-- PROBLEM --
Return the full material exactly.

-- DATA BLOCK --

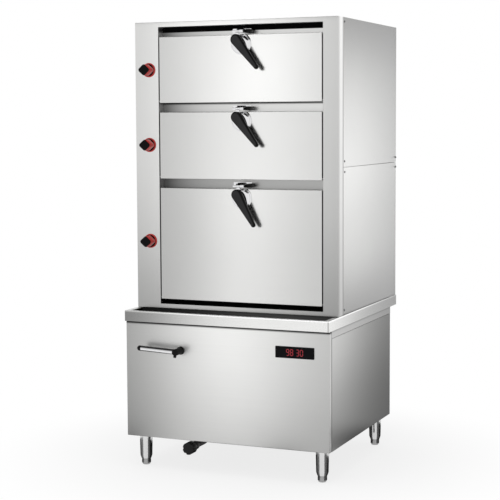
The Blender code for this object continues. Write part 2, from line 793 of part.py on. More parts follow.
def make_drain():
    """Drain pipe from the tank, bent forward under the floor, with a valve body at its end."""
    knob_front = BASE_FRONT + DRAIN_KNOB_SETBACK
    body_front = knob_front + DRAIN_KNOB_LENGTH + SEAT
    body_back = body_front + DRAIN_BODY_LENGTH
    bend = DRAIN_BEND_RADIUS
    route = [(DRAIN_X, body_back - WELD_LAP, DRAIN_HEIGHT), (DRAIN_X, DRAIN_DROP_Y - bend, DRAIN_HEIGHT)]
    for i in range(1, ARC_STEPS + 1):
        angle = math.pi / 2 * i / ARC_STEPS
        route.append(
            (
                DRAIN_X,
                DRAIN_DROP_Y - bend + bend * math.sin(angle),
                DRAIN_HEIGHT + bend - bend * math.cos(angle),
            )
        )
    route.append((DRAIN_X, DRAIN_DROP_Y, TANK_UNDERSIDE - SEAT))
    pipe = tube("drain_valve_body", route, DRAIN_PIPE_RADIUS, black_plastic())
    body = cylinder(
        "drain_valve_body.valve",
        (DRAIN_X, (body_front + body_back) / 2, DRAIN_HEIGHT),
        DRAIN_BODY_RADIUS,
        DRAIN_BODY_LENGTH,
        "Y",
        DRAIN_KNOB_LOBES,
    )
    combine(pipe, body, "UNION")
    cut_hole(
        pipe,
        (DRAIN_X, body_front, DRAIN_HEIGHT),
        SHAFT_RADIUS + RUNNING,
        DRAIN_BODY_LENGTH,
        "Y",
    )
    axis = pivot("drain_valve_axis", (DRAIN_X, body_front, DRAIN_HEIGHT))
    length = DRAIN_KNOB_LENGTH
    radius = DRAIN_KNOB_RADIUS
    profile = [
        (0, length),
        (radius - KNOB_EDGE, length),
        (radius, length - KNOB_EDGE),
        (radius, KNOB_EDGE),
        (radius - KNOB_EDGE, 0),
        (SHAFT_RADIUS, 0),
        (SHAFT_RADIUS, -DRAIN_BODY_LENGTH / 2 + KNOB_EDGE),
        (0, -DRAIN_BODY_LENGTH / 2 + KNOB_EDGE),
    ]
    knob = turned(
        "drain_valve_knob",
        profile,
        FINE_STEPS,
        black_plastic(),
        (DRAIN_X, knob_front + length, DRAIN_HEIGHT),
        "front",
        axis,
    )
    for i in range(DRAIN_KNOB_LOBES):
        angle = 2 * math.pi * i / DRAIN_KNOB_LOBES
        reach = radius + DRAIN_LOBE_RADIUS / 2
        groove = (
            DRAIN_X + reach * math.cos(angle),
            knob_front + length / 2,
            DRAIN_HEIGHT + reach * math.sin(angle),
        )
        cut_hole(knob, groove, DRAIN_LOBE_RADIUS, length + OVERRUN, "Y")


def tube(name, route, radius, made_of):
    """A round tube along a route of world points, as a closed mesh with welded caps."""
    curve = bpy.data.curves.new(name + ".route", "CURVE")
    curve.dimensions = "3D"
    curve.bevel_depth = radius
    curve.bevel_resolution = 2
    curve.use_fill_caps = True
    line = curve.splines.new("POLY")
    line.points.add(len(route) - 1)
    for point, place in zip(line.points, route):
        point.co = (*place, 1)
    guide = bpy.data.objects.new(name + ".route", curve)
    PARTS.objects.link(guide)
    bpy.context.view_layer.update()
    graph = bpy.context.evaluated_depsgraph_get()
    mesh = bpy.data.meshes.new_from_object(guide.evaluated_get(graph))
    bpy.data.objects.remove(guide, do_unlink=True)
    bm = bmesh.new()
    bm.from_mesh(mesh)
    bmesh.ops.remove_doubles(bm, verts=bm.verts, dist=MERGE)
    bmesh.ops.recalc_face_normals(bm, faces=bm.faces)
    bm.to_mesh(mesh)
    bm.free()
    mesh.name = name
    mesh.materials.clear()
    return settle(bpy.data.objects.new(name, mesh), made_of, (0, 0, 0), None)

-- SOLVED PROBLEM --
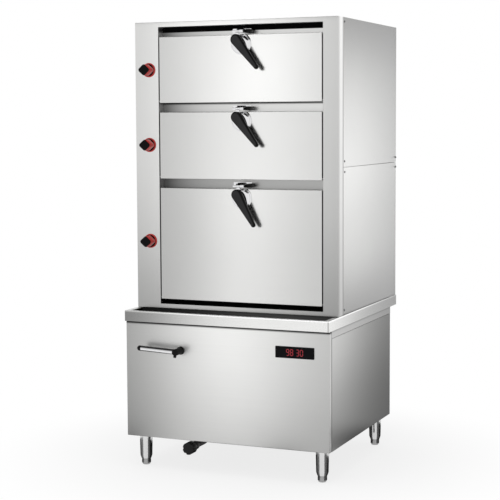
The Blender code for this object continues. Write part 2, from line 793 of part.py on. More parts follow.
def make_drain():
    """Drain pipe from the tank, bent forward under the floor, with a valve body at its end."""
    knob_front = BASE_FRONT + DRAIN_KNOB_SETBACK
    body_front = knob_front + DRAIN_KNOB_LENGTH + SEAT
    body_back = body_front + DRAIN_BODY_LENGTH
    bend = DRAIN_BEND_RADIUS
    route = [(DRAIN_X, body_back - WELD_LAP, DRAIN_HEIGHT), (DRAIN_X, DRAIN_DROP_Y - bend, DRAIN_HEIGHT)]
    for i in range(1, ARC_STEPS + 1):
        angle = math.pi / 2 * i / ARC_STEPS
        route.append(
            (
                DRAIN_X,
                DRAIN_DROP_Y - bend + bend * math.sin(angle),
                DRAIN_HEIGHT + bend - bend * math.cos(angle),
            )
        )
    route.append((DRAIN_X, DRAIN_DROP_Y, TANK_UNDERSIDE - SEAT))
    pipe = tube("drain_valve_body", route, DRAIN_PIPE_RADIUS, black_plastic())
    body = cylinder(
        "drain_valve_body.valve",
        (DRAIN_X, (body_front + body_back) / 2, DRAIN_HEIGHT),
        DRAIN_BODY_RADIUS,
        DRAIN_BODY_LENGTH,
        "Y",
        DRAIN_KNOB_LOBES,
    )
    combine(pipe, body, "UNION")
    cut_hole(
        pipe,
        (DRAIN_X, body_front, DRAIN_HEIGHT),
        SHAFT_RADIUS + RUNNING,
        DRAIN_BODY_LENGTH,
        "Y",
    )
    axis = pivot("drain_valve_axis", (DRAIN_X, body_front, DRAIN_HEIGHT))
    length = DRAIN_KNOB_LENGTH
    radius = DRAIN_KNOB_RADIUS
    profile = [
        (0, length),
        (radius - KNOB_EDGE, length),
        (radius, length - KNOB_EDGE),
        (radius, KNOB_EDGE),
        (radius - KNOB_EDGE, 0),
        (SHAFT_RADIUS, 0),
        (SHAFT_RADIUS, -DRAIN_BODY_LENGTH / 2 + KNOB_EDGE),
        (0, -DRAIN_BODY_LENGTH / 2 + KNOB_EDGE),
    ]
    knob = turned(
        "drain_valve_knob",
        profile,
        FINE_STEPS,
        black_plastic(),
        (DRAIN_X, knob_front + length, DRAIN_HEIGHT),
        "front",
        axis,
    )
    for i in range(DRAIN_KNOB_LOBES):
        angle = 2 * math.pi * i / DRAIN_KNOB_LOBES
        reach = radius + DRAIN_LOBE_RADIUS / 2
        groove = (
            DRAIN_X + reach * math.cos(angle),
            knob_front + length / 2,
            DRAIN_HEIGHT + reach * math.sin(angle),
        )
        cut_hole(knob, groove, DRAIN_LOBE_RADIUS, length + OVERRUN, "Y")


def tube(name, route, radius, made_of):
    """A round tube along a route of world points, as a closed mesh with welded caps."""
    curve = bpy.data.curves.new(name + ".route", "CURVE")
    curve.dimensions = "3D"
    curve.bevel_depth = radius
    curve.bevel_resolution = 2
    curve.use_fill_caps = True
    line = curve.splines.new("POLY")
    line.points.add(len(route) - 1)
    for point, place in zip(line.points, route):
        point.co = (*place, 1)
    guide = bpy.data.objects.new(name + ".route", curve)
    PARTS.objects.link(guide)
    bpy.context.view_layer.update()
    graph = bpy.context.evaluated_depsgraph_get()
    mesh = bpy.data.meshes.new_from_object(guide.evaluated_get(graph))
    bpy.data.objects.remove(guide, do_unlink=True)
    bm = bmesh.new()
    bm.from_mesh(mesh)
    bmesh.ops.remove_doubles(bm, verts=bm.verts, dist=MERGE)
    bmesh.ops.recalc_face_normals(bm, faces=bm.faces)
    bm.to_mesh(mesh)
    bm.free()
    mesh.name = name
    mesh.materials.clear()
    return settle(bpy.data.objects.new(name, mesh), made_of, (0, 0, 0), None)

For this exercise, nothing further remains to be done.